Photo: Edmond So/SCMP
Chan Kai-chi was attracted by the prospect of the building industry. After he finished Form Five, he chose to study for a diploma in construction supervising offered by the Construction Industry Council Training Academy to pursue a career as a foreman.

Get started:

I joined the Contractor Sponsorship Training Scheme, so after completing the second to third level of the Higher Diploma Programme, I will spend another couple of years studying part time to complete the remaining levels of the diploma while working fulltime for a contractor.

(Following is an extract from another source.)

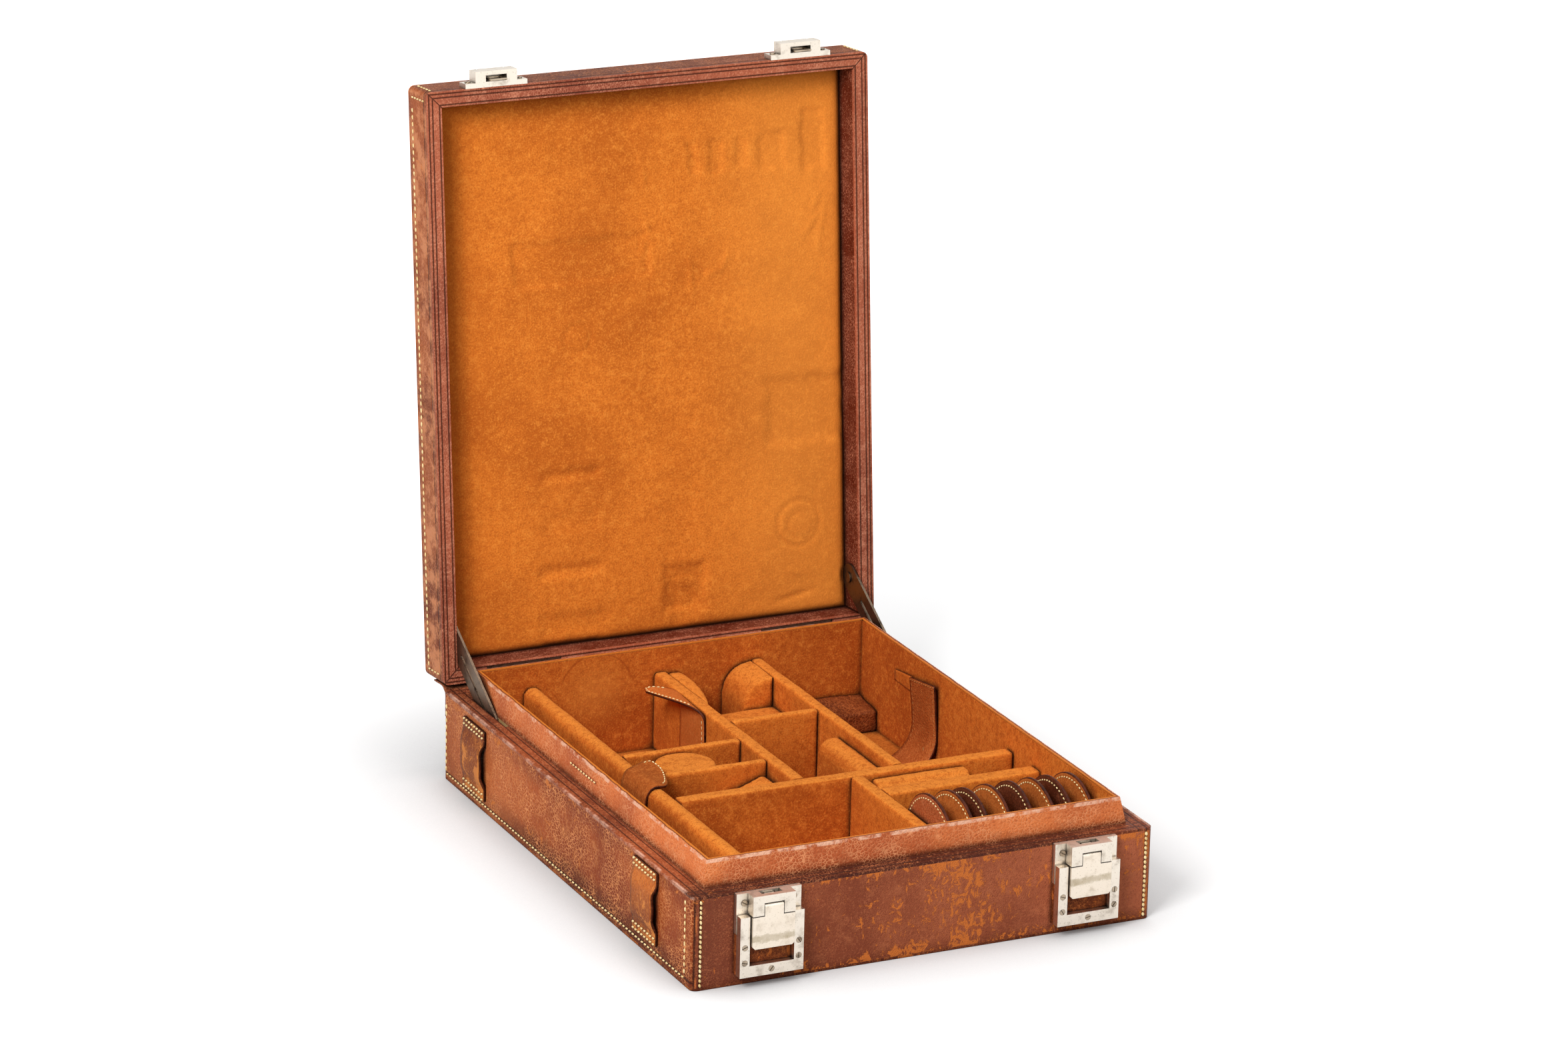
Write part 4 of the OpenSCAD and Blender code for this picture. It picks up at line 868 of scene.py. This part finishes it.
def make_panel():
    xs = panel_places(PANEL_HALF_X, PANEL_COLUMNS)
    ys = panel_places(PANEL_HALF_Y, PANEL_ROWS)
    bm = bmesh.new()
    grid = [[bm.verts.new(mm(*opened((x, y, panel_height(x, y))))) for x in xs] for y in ys]
    top = [[bm.verts.new(mm(*opened((x, y, PANEL_BACK)))) for x in (xs[0], xs[-1])] for y in ys]
    for a, b in zip(grid, grid[1:]):
        for i in range(len(xs) - 1):
            bm.faces.new((a[i], a[i + 1], b[i + 1], b[i]))
    for k, i in ((0, 0), (1, -1)):
        for a, b, c, d in zip(grid, grid[1:], top, top[1:]):
            bm.faces.new((a[i], b[i], d[k], c[k]))
    for row, ends in ((grid[0], top[0]), (grid[-1], top[-1])):
        bm.faces.new([*row, ends[1], ends[0]])
    bm.faces.new((top[0][0], top[0][1], top[-1][1], top[-1][0]))
    panel = dress(from_bmesh("suede_panel", bm), panel_suede, "lid", "suede", "lid_padded_panel")


make_panel()


# Thin leather pieces

UP = (0, 0, 1)
LEFT = (-1, 0, 0)
TAB_T = 1.4
STRAP_T = 1.5
KEEPER_T = 1.7
GUSSET_T = 0.9


def leather_sheet(name, rows, thickness, material, body, slot, edge, *stands_for):
    """A bent sheet from rows of points in millimetres, with a thickness and an edge material."""
    bm = bmesh.new()
    count = len(rows[0])
    normals = []
    for j, row in enumerate(rows):
        line = []
        for i, p in enumerate(row):
            a = rows[min(j + 1, len(rows) - 1)][i] - rows[max(j - 1, 0)][i]
            b = row[min(i + 1, count - 1)] - row[max(i - 1, 0)]
            line.append(a.cross(b).normalized())
        normals.append(line)
    sides = []
    for sign in (0.5, -0.5):
        sides.append([[bm.verts.new((p + n * thickness * sign) * MM) for p, n in zip(r, m)]
                      for r, m in zip(rows, normals)])
    for side in sides:
        for a, b in zip(side, side[1:]):
            for i in range(count - 1):
                bm.faces.new((a[i], a[i + 1], b[i + 1], b[i]))
    top, low = sides
    border = [(0, i) for i in range(count)] + [(j, count - 1) for j in range(1, len(rows))]
    border += [(len(rows) - 1, i) for i in range(count - 2, -1, -1)]
    border += [(j, 0) for j in range(len(rows) - 2, 0, -1)]
    for (j, i), (k, l) in zip(border, border[1:] + border[:1]):
        bm.faces.new((top[j][i], top[k][l], low[k][l], low[j][i]))
    obj = from_bmesh(name, bm)
    dress(obj, material, body, slot, *stands_for)
    obj.data.materials.append(edge)
    for face in obj.data.polygons[-len(border):]:
        face.material_index = 1
    return obj


def bent(points, count):
    """Points spread evenly along a smooth curve through some points."""
    points = [Vector(p) for p in points]
    out = []
    last = len(points) - 1
    for k in range(count):
        u = k * last / (count - 1)
        i = min(int(u), last - 1)
        t = u - i
        p0, p1 = points[max(i - 1, 0)], points[i]
        p2, p3 = points[i + 1], points[min(i + 2, last)]
        out.append(0.5 * (2 * p1 + (p2 - p0) * t + (2 * p0 - 5 * p1 + 4 * p2 - p3) * t * t
                          + (3 * p1 - p0 - 3 * p2 + p3) * t ** 3))
    return out


def outline_sheet(left, right, count, across):
    """Rows of points between two smooth edge lines."""
    a, b = bent(left, count), bent(right, count)
    return [[p.lerp(q, i / (across - 1)) for i in range(across)] for p, q in zip(a, b)]


def along_edge(rows, side, places, share):
    """Points beside a sheet's edge: a share of the way in from it, at some of its rows."""
    inner = 1 if side == 0 else -2
    return [rows[j][side].lerp(rows[j][inner], share) for j in places]


def long_tab():
    """Hangs on the middle divider's left face; its rounded tongue bends out over the bay."""
    back = [(-15.2, 126, 12.5), (-15.2, 126, 30), (-15.25, 126, 47), (-15.6, 126.5, 55.5),
            (-18, 129.5, 59.3), (-23.5, 134.5, 60.3), (-29.5, 138.6, 60.2), (-34.5, 138.6, 59.6)]
    front = [(-15.2, 89.5, 12.5), (-15.2, 89.5, 30), (-15.3, 89.6, 46), (-16.0, 90.5, 54.5),
             (-19.5, 96, 58.6), (-25.5, 108, 60.0), (-31.5, 121, 60.0), (-35.8, 134, 59.4)]
    rows = outline_sheet(back, front, 46, 12)
    leather_sheet("long_tab", rows, TAB_T, tab_leather, "base", "tan_leather", edge_paint,
                  "long_pull_tab")
    edge = along_edge(rows, -1, range(27, 45), 0.9)
    edge += [rows[44][i].lerp(rows[43][i], 0.2) for i in range(9, 1, -1)]
    edge += along_edge(rows, 0, range(44, 31, -1), 1.0)
    sewn = Stitches()
    sewn.row([p + Vector((0, 0, 0.75)) for p in edge], 2.9, UP, 0.85, 0.7)
    fixed = along_edge(rows, -1, range(2, 18), 0.9)
    sewn.row([p + Vector((-0.8, 0, 0)) for p in fixed], 3.4, LEFT, 0.6, 0.35)
    sewn.build("long_tab_stitches", "base", thread)


def short_tab():
    """Lies over the rolled divider; its tongue curls up towards the lens pad."""
    front = [(-104.9, -21, 46), (-104.8, -21.5, 53), (-102.4, -22, 58.2), (-98.2, -22, 59.9),
             (-93.5, -21.5, 59.4), (-89.5, -17.5, 58.6), (-86.0, -9, 58.7), (-84.2, 0, 60.0),
             (-84.6, 8, 61.4)]
    back = [(-104.9, 14, 46), (-104.8, 14, 53), (-102.4, 14.2, 58.2), (-98.2, 14.5, 59.9),
            (-95.2, 15.5, 60.1), (-92.6, 16.6, 60.7), (-90.0, 16.8, 61.6), (-87.4, 14.6, 62.2),
            (-85.6, 11.5, 62.0)]
    rows = outline_sheet(back, front, 46, 12)
    leather_sheet("short_tab", rows, TAB_T, pouch_suede, "base", "tan_leather", edge_paint,
                  "short_pull_tab")
    edge = along_edge(rows, -1, range(24, 44), 1.0)
    edge += [rows[43][i] for i in range(9, 1, -1)]
    edge += along_edge(rows, 0, range(43, 30, -1), 1.0)
    sewn = Stitches()
    sewn.row([p + Vector((-0.2, 0, 0.75)) for p in edge], 2.8, UP, 0.85, 0.7)
    sewn.build("short_tab_stitches", "base", thread)


# The strap's front and back edges, its face at the bend's start, and the bend's radius
STRAP_FRONT = 58.5
STRAP_BACK = 92.5
STRAP_X = 130.9
STRAP_R = 24.0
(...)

The job of a foreman is to ensure the workers are building according to the demands of the engineers. I have to be familiar with the different steps of constructing a building. The training includes theories about the different building standards and practical skills, where I get to try my hand at building a wall, or painting.

Moving up:

After gaining my higher diploma qualifications, I will be promoted from an apprentice to an assistant foreman. The steps after that are foreman, senior foreman and site agent. A senior foreman usually has more than five years of experience, and a site agent has been on the job for more than 10 years.

Race to the top:

A good foreman has to know the building standards by heart so he can spot mistakes easily in case workers are not following the rules. It is important to spot a mistake before it happens, or the completed parts might have to be removed and rebuilt, putting the project behind schedule.

Rewards and benefits:

Monthly pay for an apprentice starts at about HK$10,000 to HK$12,000.

A day at work:

A foreman works six days a week from Monday to Saturday. I start work at 8am and will first go to the site office to check e-mail and see what tasks my supervisor has assigned to me. Then I'll take the blueprints and any related documents to the construction site.

I ensure workers are following the building plans. I also take note of the progress of the project. I always carry a measuring tape with me. This is the most important tool for a foreman, who needs to take measurements to ensure workers are following the standards of the design.

I also keep a detailed record of the progress of the project and report that to the engineers.

I usually spend the morning on site inspecting projects, and the afternoon in the office writing reports. Work ends about 6pm.

Jargon

Head cowboy: The term for a site agent, who is the lead foreman. In the past, site agents were workers with little education, and people would refer to them as "bulls". So the head cowboy was the head bull.

Measuring tape: The most commonly used tool by a foreman. It helps make sure workers are working according to standards set by engineers.

Fitter: People who repair machinery on the construction site.